Begin at the line containing "obj.parent = empty" and stop at the line containing "FLOOR_Z = BASE_Z + 1.5"; copy those lines exactly, ends included, and nothing else.

--- start Data segment ---

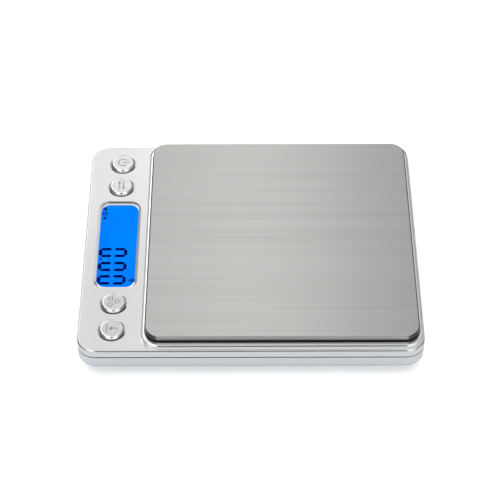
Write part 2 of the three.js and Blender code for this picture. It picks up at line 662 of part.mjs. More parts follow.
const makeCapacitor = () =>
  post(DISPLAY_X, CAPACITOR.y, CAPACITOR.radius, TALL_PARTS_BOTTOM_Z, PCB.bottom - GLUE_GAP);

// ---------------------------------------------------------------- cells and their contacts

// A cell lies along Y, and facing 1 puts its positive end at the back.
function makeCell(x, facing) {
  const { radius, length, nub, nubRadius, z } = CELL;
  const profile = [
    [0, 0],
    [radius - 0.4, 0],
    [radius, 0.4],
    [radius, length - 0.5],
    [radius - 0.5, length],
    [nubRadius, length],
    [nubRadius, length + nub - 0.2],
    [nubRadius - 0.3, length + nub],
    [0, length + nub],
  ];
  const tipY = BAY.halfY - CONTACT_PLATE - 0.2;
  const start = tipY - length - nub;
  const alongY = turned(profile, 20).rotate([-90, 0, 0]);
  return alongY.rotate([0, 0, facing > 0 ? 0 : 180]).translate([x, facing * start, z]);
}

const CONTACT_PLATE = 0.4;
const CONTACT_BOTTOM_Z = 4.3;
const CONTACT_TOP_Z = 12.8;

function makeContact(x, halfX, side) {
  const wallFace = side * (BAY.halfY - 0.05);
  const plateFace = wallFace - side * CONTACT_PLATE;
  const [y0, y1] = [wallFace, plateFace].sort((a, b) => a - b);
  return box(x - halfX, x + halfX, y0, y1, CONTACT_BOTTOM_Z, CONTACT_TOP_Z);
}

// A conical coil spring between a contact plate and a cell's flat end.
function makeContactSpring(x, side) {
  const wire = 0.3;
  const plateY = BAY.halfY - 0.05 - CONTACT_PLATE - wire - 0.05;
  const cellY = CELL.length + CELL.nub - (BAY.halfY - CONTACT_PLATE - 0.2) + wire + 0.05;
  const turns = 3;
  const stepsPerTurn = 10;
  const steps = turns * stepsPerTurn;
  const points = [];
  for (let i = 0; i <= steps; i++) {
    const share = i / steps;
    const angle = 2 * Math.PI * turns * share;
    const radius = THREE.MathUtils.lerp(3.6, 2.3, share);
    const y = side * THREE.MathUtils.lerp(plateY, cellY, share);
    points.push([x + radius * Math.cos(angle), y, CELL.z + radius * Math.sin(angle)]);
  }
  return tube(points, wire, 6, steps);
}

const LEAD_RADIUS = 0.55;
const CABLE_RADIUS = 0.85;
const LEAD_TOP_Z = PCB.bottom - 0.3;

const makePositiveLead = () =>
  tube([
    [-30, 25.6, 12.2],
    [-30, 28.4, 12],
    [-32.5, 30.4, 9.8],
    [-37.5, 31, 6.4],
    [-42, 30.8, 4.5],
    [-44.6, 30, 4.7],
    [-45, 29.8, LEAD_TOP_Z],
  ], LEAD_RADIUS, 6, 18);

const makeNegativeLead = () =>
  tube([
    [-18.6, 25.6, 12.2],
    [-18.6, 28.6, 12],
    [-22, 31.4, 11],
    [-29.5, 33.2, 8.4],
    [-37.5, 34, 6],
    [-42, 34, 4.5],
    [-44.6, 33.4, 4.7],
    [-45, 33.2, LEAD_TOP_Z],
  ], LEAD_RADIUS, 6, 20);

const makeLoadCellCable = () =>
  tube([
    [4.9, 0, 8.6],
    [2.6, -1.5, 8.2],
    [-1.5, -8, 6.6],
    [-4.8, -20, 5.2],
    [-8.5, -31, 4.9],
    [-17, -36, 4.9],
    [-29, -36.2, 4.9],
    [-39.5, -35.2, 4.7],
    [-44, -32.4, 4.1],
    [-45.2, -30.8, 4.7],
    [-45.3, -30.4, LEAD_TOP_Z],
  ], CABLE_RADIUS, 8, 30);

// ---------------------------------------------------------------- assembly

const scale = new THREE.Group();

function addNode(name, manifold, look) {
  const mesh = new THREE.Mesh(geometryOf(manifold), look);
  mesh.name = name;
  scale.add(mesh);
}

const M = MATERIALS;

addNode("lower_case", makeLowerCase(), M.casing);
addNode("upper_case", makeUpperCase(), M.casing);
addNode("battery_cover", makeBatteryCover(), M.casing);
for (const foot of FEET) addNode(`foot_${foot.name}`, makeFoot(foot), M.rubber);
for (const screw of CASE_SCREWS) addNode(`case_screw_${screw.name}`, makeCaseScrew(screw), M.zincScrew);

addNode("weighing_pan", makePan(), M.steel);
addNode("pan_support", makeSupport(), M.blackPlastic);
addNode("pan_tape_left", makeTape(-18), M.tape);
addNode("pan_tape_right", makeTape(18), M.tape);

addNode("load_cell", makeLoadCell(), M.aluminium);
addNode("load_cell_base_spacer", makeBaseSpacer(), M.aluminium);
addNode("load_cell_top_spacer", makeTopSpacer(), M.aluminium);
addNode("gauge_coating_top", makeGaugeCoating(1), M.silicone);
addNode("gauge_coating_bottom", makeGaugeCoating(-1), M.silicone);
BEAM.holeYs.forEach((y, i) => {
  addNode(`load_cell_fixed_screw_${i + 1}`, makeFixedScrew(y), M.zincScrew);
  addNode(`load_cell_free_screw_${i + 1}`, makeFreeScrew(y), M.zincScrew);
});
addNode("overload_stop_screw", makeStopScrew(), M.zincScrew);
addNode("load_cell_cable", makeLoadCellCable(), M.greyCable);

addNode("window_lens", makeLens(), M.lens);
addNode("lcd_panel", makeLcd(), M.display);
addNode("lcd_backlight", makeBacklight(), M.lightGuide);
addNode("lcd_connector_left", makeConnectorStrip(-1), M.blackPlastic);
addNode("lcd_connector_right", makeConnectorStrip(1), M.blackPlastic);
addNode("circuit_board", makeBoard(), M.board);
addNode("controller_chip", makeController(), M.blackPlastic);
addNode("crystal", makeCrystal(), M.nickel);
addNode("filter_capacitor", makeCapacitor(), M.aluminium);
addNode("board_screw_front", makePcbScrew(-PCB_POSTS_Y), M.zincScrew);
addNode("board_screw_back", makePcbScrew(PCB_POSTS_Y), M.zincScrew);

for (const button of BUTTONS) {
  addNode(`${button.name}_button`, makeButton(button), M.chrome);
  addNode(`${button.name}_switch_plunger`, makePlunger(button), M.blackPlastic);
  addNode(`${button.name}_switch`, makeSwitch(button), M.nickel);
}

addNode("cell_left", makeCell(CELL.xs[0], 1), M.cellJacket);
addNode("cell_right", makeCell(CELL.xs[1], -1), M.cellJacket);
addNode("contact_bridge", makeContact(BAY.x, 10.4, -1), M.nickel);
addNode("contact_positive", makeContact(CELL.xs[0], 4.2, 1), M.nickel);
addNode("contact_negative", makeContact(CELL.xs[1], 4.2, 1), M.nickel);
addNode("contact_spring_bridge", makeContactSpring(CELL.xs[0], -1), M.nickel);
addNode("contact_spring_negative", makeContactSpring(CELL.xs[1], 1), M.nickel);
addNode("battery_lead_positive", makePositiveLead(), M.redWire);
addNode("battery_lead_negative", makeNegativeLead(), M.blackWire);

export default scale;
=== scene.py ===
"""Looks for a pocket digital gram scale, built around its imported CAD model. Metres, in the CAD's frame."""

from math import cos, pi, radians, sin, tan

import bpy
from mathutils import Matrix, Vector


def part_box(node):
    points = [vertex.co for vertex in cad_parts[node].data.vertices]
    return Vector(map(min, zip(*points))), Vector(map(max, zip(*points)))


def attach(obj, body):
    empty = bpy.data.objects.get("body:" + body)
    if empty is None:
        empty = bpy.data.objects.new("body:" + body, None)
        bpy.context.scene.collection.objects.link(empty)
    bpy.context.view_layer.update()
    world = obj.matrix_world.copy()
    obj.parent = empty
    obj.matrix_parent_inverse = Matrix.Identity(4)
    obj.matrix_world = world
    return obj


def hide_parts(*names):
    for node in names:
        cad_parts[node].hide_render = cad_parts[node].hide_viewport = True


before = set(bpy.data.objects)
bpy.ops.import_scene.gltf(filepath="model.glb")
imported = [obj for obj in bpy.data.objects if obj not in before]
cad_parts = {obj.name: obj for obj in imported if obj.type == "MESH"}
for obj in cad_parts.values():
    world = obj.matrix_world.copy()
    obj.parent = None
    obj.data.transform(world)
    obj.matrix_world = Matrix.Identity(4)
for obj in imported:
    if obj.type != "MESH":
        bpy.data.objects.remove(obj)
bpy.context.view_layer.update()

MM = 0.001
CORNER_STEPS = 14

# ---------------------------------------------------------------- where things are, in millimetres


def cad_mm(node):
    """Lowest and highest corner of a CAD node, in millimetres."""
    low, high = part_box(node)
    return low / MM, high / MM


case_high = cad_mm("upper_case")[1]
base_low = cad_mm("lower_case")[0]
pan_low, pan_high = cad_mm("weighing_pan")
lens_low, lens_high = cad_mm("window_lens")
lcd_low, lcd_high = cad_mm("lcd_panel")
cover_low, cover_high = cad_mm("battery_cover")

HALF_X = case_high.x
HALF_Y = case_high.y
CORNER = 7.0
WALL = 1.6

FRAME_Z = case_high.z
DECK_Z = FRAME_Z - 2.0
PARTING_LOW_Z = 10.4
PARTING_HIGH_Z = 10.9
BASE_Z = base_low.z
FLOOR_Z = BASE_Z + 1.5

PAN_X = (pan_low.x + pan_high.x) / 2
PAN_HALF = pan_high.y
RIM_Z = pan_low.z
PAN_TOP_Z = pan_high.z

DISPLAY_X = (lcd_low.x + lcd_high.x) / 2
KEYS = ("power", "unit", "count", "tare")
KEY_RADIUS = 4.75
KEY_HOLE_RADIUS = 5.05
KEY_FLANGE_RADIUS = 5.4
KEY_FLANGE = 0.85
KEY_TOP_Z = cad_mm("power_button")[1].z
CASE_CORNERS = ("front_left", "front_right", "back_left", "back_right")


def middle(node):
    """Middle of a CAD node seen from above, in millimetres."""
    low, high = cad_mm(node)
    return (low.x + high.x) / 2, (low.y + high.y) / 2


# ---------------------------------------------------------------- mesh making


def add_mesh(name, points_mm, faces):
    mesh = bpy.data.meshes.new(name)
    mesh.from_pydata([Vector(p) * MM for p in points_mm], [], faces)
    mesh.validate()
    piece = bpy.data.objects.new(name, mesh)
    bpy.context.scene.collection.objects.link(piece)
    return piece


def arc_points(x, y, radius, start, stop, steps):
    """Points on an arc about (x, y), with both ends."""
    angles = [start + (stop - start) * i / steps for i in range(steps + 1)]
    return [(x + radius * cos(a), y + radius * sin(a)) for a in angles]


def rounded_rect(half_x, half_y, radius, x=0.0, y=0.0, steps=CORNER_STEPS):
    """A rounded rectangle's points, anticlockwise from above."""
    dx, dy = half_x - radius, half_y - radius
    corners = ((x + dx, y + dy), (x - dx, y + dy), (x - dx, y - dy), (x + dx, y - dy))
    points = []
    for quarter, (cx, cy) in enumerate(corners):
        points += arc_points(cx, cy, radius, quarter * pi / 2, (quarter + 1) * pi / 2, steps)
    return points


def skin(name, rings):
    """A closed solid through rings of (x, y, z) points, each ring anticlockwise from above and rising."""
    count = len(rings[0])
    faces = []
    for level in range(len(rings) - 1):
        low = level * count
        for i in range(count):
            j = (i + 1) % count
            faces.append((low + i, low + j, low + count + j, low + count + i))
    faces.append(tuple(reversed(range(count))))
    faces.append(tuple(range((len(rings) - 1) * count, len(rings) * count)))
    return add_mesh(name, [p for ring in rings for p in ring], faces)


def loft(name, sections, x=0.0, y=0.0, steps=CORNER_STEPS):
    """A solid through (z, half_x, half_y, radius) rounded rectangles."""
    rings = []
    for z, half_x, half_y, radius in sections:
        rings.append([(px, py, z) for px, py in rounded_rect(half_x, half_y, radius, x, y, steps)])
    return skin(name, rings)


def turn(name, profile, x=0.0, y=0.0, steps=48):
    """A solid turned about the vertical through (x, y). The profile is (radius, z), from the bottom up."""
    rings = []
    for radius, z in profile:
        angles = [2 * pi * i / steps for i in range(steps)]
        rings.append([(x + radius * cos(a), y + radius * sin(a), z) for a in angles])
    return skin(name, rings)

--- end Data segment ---

**Finished exercise**
    obj.parent = empty
    obj.matrix_parent_inverse = Matrix.Identity(4)
    obj.matrix_world = world
    return obj


def hide_parts(*names):
    for node in names:
        cad_parts[node].hide_render = cad_parts[node].hide_viewport = True


before = set(bpy.data.objects)
bpy.ops.import_scene.gltf(filepath="model.glb")
imported = [obj for obj in bpy.data.objects if obj not in before]
cad_parts = {obj.name: obj for obj in imported if obj.type == "MESH"}
for obj in cad_parts.values():
    world = obj.matrix_world.copy()
    obj.parent = None
    obj.data.transform(world)
    obj.matrix_world = Matrix.Identity(4)
for obj in imported:
    if obj.type != "MESH":
        bpy.data.objects.remove(obj)
bpy.context.view_layer.update()

MM = 0.001
CORNER_STEPS = 14

# ---------------------------------------------------------------- where things are, in millimetres


def cad_mm(node):
    """Lowest and highest corner of a CAD node, in millimetres."""
    low, high = part_box(node)
    return low / MM, high / MM


case_high = cad_mm("upper_case")[1]
base_low = cad_mm("lower_case")[0]
pan_low, pan_high = cad_mm("weighing_pan")
lens_low, lens_high = cad_mm("window_lens")
lcd_low, lcd_high = cad_mm("lcd_panel")
cover_low, cover_high = cad_mm("battery_cover")

HALF_X = case_high.x
HALF_Y = case_high.y
CORNER = 7.0
WALL = 1.6

FRAME_Z = case_high.z
DECK_Z = FRAME_Z - 2.0
PARTING_LOW_Z = 10.4
PARTING_HIGH_Z = 10.9
BASE_Z = base_low.z
FLOOR_Z = BASE_Z + 1.5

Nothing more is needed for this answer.